All the other elements of the field-detecting and signaling circuit of FIG. 36a, except the buzzer 53, are mounted on the PCB 1008, which is captured in the housing 1000 above a longitudinal septum 1019. A pair of wire leads 53a and 53b connect the PCB 1008 to the buzzer 53 mounted in the interior of the cover 1004. The piezoelectric pulse generator 1020 is mounted beneath the septum 1019, so that the septum shields the PCB and its circuitry from any arcs that might be produced by the piezoelectric device 1020 if the trigger 1001 is pulled when no light string is plugged into the housing 1000.

An electrical receptacle 1021 for receiving the prongs of the plug on a light string is formed in the lower front wall 1022 of the housing 1000, below and to the rear of the tool 1002. A pair of metal sockets 1023 and 1024 receive the two prongs of the plug, and the two sockets 1023 and 1024 are connected to opposite sides of the piezoelectric pulse generator 1020. The trigger 1001 is mounted for reciprocating sliding movement in the housing 1000 directly beneath the piezoelectric device 1020 and in direct engagement with the movable striker of the piezoelectric device. The internal return spring in the piezoelectric device 1020 serves to return the trigger 1001 to its advanced position after every pull of the trigger.

In the preferred embodiment, the piezoelectric device 1020 comprises two piezoelectric pulse generators connected in parallel with each other.
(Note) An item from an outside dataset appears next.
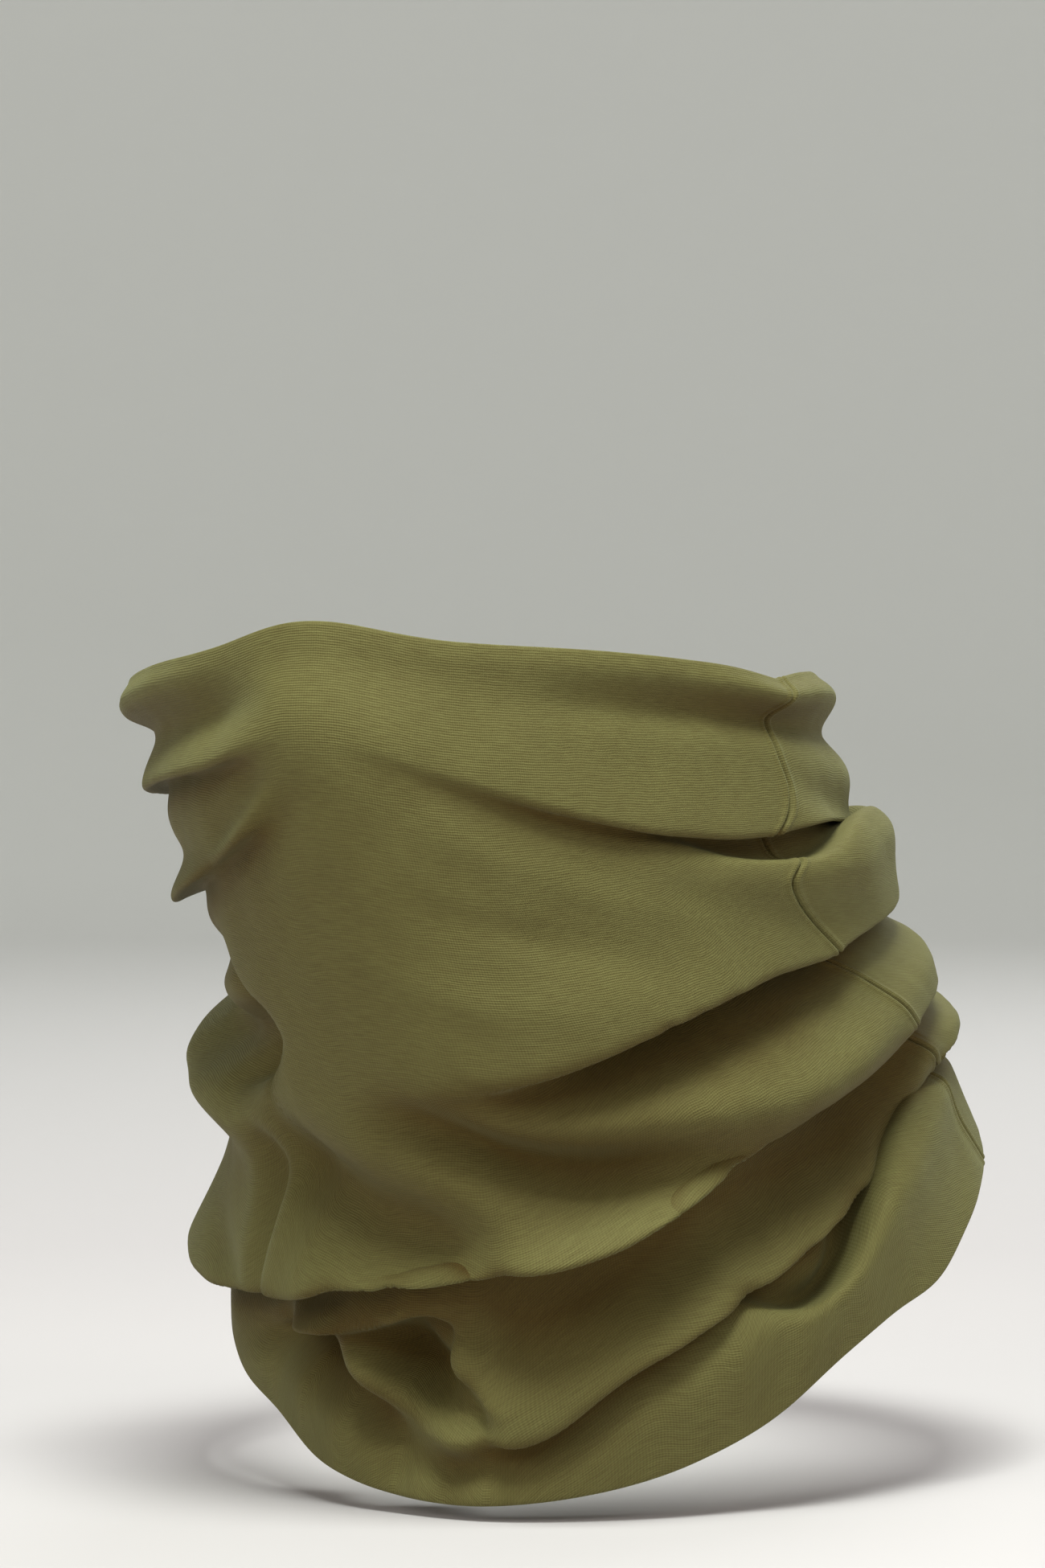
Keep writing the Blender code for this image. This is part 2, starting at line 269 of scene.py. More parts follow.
# Ridges and valleys: (path, height, width before, width after), sizes in millimetres.
RIDGES = {
    "cheek_crest": (
        [(44, 0.30, 0), (55, 0.325, 0.5), (67, 0.335, 0.8), (84, 0.325, 1), (109, 0.29, 1.2),
         (130, 0.28, 1), (155, 0.28, 0.5), (180, 0.28, 0)],
        1.8, 3.2, 7.0,
    ),
    "jaw_shelf": (
        [(5, 0.60, 0), (16, 0.607, 0.6), (24, 0.612, 0.9), (33, 0.606, 1), (49, 0.583, 1),
         (66, 0.555, 1), (82, 0.515, 1), (102, 0.483, 1), (125, 0.46, 0.8), (150, 0.45, 0)],
        2.2, 4.5, 4.5,
    ),
    "jaw_hollow": (
        [(24, 0.565, 0), (33, 0.545, 0.7), (44, 0.515, 1), (58, 0.485, 1), (72, 0.462, 0.8),
         (86, 0.44, 0)],
        -4.5, 5.0, 6.0,
    ),
    "shelf_hollow": (
        [(-2, 0.60, 0), (7, 0.61, 0.6), (16, 0.64, 1), (26, 0.645, 1), (36, 0.63, 0.9),
         (48, 0.612, 0.8), (60, 0.595, 0.8), (74, 0.57, 0.5), (86, 0.54, 0)],
        -10.5, 4.5, 6.0,
    ),
    "chin_shade": (
        [(-2, 0.70, 0), (6, 0.703, 0.8), (14, 0.697, 1), (22, 0.68, 1), (30, 0.657, 0.8),
         (38, 0.635, 0)],
        -4.5, 6.0, 3.5,
    ),
    "chin_slant": (
        [(-24, 0.667, 0), (-18, 0.68, 0.9), (-6, 0.703, 1), (3, 0.716, 1), (10, 0.728, 0.7),
         (18, 0.735, 0)],
        -10.5, 7.0, 7.0,
    ),
    "collar_recess": (
        [(2, 0.85, 0), (12, 0.845, 0.7), (25, 0.81, 1), (40, 0.765, 1), (56, 0.715, 1), (72, 0.675, 1),
         (86, 0.63, 0.7), (98, 0.60, 0)],
        -10.0, 9.0, 7.0,
    ),
    "thin_roll": (
        [(-46, 0.955, 0), (-36, 0.92, 0.1), (-27, 0.892, 0.4), (-19, 0.869, 0.8), (-12, 0.853, 1),
         (-3, 0.831, 0.9), (3, 0.815, 0)],
        3.6, 2.6, 1.8,
    ),
    "pocket": (
        [(-3, 0.86, 0.2), (-1, 0.87, 1), (1, 0.884, 1.1), (3, 0.902, 1), (5, 0.92, 0.8),
         (6.5, 0.937, 0.2)],
        -18.0, 4.5, 3.0,
    ),
    "slant": (
        [(-20, 0.868, 0.3), (-15, 0.876, 0.9), (-6, 0.888, 1), (1, 0.908, 1.1), (6, 0.93, 1.3),
         (10, 0.948, 1.2), (14, 0.96, 0.5)],
        6.5, 4.0, 1.8,
    ),
    "slant_hollow": (
        [(-26, 0.885, 0), (-17, 0.894, 0.9), (-11, 0.907, 1), (-4, 0.925, 1), (2, 0.952, 0.6)],
        -8.0, 3.0, 4.5,
    ),
    "rim_edge": (
        [(-180, 0.025, 1), (-90, 0.03, 1.2), (-50, 0.03, 1), (-20, 0.02, 0.4), (0, 0.012, 0.2),
         (40, 0.015, 0.5), (70, 0.02, 0.8), (95, 0.03, 1.2), (130, 0.03, 1), (180, 0.025, 1)],
        2.6, 3.0, 4.0,
    ),
    "rim_tuck_right": (
        [(-170, 0, 0.6), (-120, 0, 1), (-60, 0, 1), (-35, 0, 0.6), (-15, 0, 0)],
        -2.5, 3.0, 3.0,
    ),
    "rim_tuck_left": (
        [(60, 0, 0), (80, 0, 0.5), (95, 0, 1), (140, 0, 1), (185, 0, 0.6)],
        -2.5, 3.0, 3.0,
    ),
    "rim_valley": (
        [(25, 0.09, 0), (50, 0.08, 0.4), (75, 0.075, 0.7), (95, 0.07, 1), (130, 0.07, 1),
         (165, 0.07, 0.6), (205, 0.07, 0)],
        -4.0, 3.5, 4.5,
    ),
    "band_valley": (
        [(80, 0.185, 0), (95, 0.19, 0.8), (118, 0.19, 1), (145, 0.185, 0.5), (170, 0.18, 0)],
        -3.5, 4.0, 4.0,
    ),
    "nose_valley": (
        [(-130, 0.11, 0), (-90, 0.11, 0.8), (-60, 0.115, 1), (-38, 0.115, 1), (-24, 0.105, 1),
         (-13, 0.105, 0.8), (-3, 0.12, 0)],
        -3.5, 5.0, 5.0,
    ),
    "mouth_valley": (
        [(-80, 0.31, 0), (-50, 0.315, 0.6), (-26, 0.30, 0.8), (-17, 0.27, 1), (-11, 0.24, 1),
         (-7, 0.215, 0.7), (-4, 0.19, 0)],
        -3.0, 3.5, 3.0,
    ),
    "nose_bridge": (
        [(-16, 0.13, 0), (-6, 0.135, 0.8), (3, 0.14, 1), (11, 0.145, 0.8), (24, 0.17, 0)],
        3.0, 12.0, 14.0,
    ),
    "side_bowl": (
        [(-16, 0.49, 0), (-24, 0.53, 1), (-36, 0.565, 1), (-48, 0.595, 0.8), (-60, 0.61, 0)],
        -8.5, 6.5, 6.0,
    ),
    "lump_slope": (
        [(-110, 0.565, 0), (-85, 0.568, 0.8), (-65, 0.572, 1), (-50, 0.565, 0.8), (-38, 0.555, 0)],
        -5.0, 5.0, 5.0,
    ),
    "jaw_recess": (
        [(-100, 0.49, 0), (-75, 0.48, 1), (-50, 0.465, 1), (-32, 0.44, 0.6), (-22, 0.43, 0)],
        -5.0, 7.0, 6.0,
    ),
    "side_hollow": (
        [(-22, 0.48, 0), (-22, 0.52, 0.9), (-23, 0.56, 1), (-27, 0.60, 1), (-36, 0.635, 0)],
        -6.0, 5.0, 5.0,
    ),
    "side_peak": (
        [(-125, 0.64, 0), (-95, 0.653, 0.8), (-70, 0.662, 1), (-54, 0.662, 1), (-44, 0.665, 0.8),
         (-34, 0.67, 0.4), (-24, 0.675, 0)],
        11.0, 12.0, 5.5,
    ),
    "side_skirt": (
        [(-115, 0.96, 0), (-90, 0.95, 0.7), (-70, 0.93, 1), (-56, 0.91, 1), (-42, 0.885, 0.7),
         (-32, 0.865, 0)],
        3.0, 14.0, 4.0,
    ),
    "side_crease": (
        [(-27, 0.655, 0), (-25.5, 0.68, 0.8), (-24, 0.72, 1), (-23.5, 0.77, 1), (-25, 0.815, 1),
         (-29, 0.85, 0.2)],
        -7.0, 1.8, 3.4,
    ),
    "side_fold": (
        [(-22.5, 0.65, 0), (-21, 0.69, 0.8), (-19.5, 0.74, 1), (-20, 0.80, 1), (-24, 0.84, 0)],
        2.2, 2.4, 2.0,
    ),
    "side_pocket": (
        [(-52, 0.83, 0), (-42, 0.825, 1), (-33, 0.82, 1), (-28, 0.815, 0)],
        -2.5, 4.0, 3.0,
    ),
    "hem_side": (
        [(-90, 0.98, 0), (-65, 0.975, 0.8), (-50, 0.965, 1), (-38, 0.96, 0.8), (-26, 0.965, 0)],
        5.0, 8.0, 8.0,
    ),
    "shoulder_roll": (
        [(88, 0.655, 0), (100, 0.64, 0.7), (117, 0.635, 1), (145, 0.64, 0.7), (170, 0.64, 0)],
        4.0, 5.0, 5.0,
    ),
    "shoulder_notch": (
        [(95, 0.705, 0.2), (105, 0.70, 1), (118, 0.70, 1), (145, 0.70, 0.5), (165, 0.70, 0)],
        -3.5, 3.0, 3.0,
    ),
    "hem_dimple": (
        [(-5, 0.99, 0), (1, 0.975, 0.8), (8, 0.965, 1), (14, 0.955, 0.6), (18, 0.95, 0)],
        -3.5, 2.5, 3.5,
    ),
    "cheek_pull_a": (
        [(14, 0.24, 0), (24, 0.30, 0.8), (38, 0.345, 1), (56, 0.365, 0.8), (70, 0.375, 0)],
        0.7, 4.0, 5.0,
    ),
    "cheek_pull_b": (
        [(8, 0.33, 0), (20, 0.38, 0.8), (34, 0.40, 1), (52, 0.405, 0)],
        -0.8, 4.0, 4.0,
    ),
    "cheek_pull_c": (
        [(2, 0.40, 0), (14, 0.46, 1), (28, 0.455, 0.8), (42, 0.43, 0)],
        0.7, 4.0, 4.0,
    ),
    "hem_pucker_a": (
        [(38, 0.865, 0), (39.5, 0.885, 1), (41, 0.91, 0)],
        1.6, 1.2, 1.6,
    ),
    "hem_pucker_b": (
        [(42, 0.86, 0), (43, 0.88, 1), (43, 0.90, 0)],
        -1.8, 1.2, 1.2,
    ),
    "hem_pucker_c": (
        [(34, 0.875, 0), (35, 0.895, 1), (37, 0.91, 0)],
        -1.5, 1.2, 1.2,
    ),
}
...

Both generators are actuated simultaneously by the same trigger 1001.

The handle 1025 of the housing 1000 forms a storage area 1026 that is conveniently divided into three compartments 1026a-c for separate storage of fuses and different types of bulbs. The storage compartments are covered by a removable lid 1027 which has a pair of rigid hooks 1028 and 1029 on its upper edge for engaging mating lugs 1030 and 1031 on the wall of the central compartment 1026b. The opposite edge of the lid 1027 forms a flexible latch 1032 that releasably engages mating lugs 1033 on the wall of the central compartment 1026b.